US District Judge Nina Morrison in Brooklyn determined that the “forced-reset triggers” from Rare Breed and its proprietors likely qualify as illegal machine guns under federal law.

The Department of Justice argued that rifles using Rare Breed’s FRT-15 triggers can shoot faster than standard M-16 machine guns, which have a rate of at least 700 rounds per minute. Morrison’s 129-page ruling detailed that the defendants misled their customers into believing the FRT-15s were “absolutely” legal despite not obtaining necessary clearances from the Bureau of Alcohol, Tobacco, Firearms, and Explosives. The judge also pointed out the company’s alleged obstructions in preventing the government from tracing and confiscating the products, including erasing sales data and utilizing fake names on shipped packages. The judge commented, “Defendants declined to seek ATF classification of the FRT-15 and instead simply assure RBT’s customers that the device was ‘legal’ precisely because they knew that allowing ATF to examine their device before bringing it to market might kill their proverbial golden goose.”

Rare Breed has reportedly sold over 103,000 of these triggers, netting around $39.4 million since their launch in December 2020. This injunction is the first to halt such sales. Neither Rare Breed’s attorneys nor US Attorney Breon Peace in Brooklyn have provided immediate comments. The case falls under Peace’s Civil Initiative to Reduce Gun Violence, which began last year.
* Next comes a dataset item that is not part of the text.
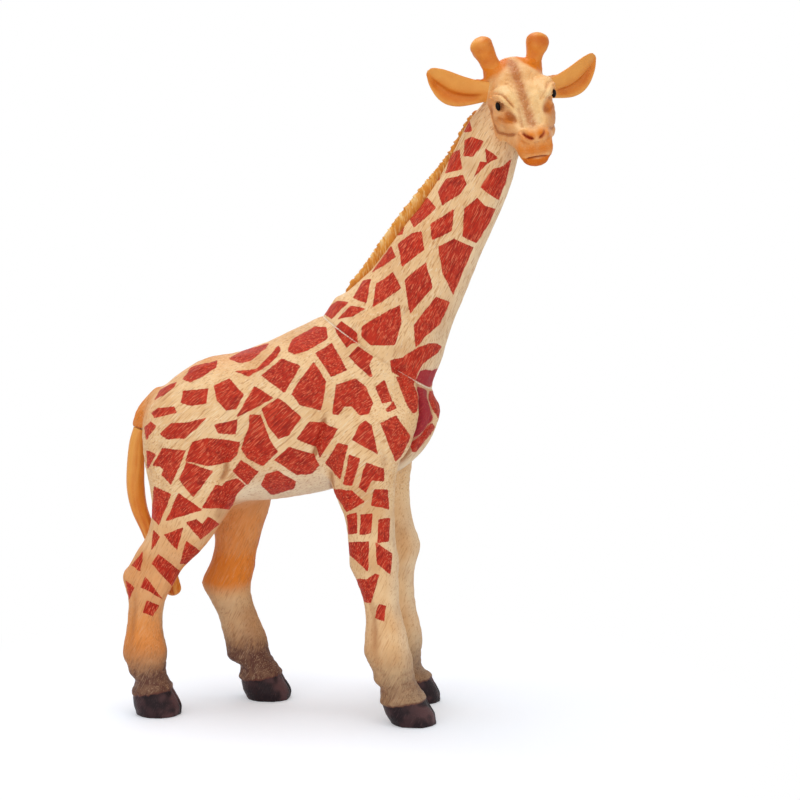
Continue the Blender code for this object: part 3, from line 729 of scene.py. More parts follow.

As part of the ongoing legal battle surrounding rapid-fire gun devices, Judge Morrison’s injunction also restricts Rare Breed from selling their Wide Open Triggers, a variant of the FRT-15 suited for AR-15 rifles.

The litigation unfolds as part of a broader national debate on rapid-fire gun modifiers, drawing attention to devices like bump stocks, banned by the Trump administration after their use in a 2017 mass shooting.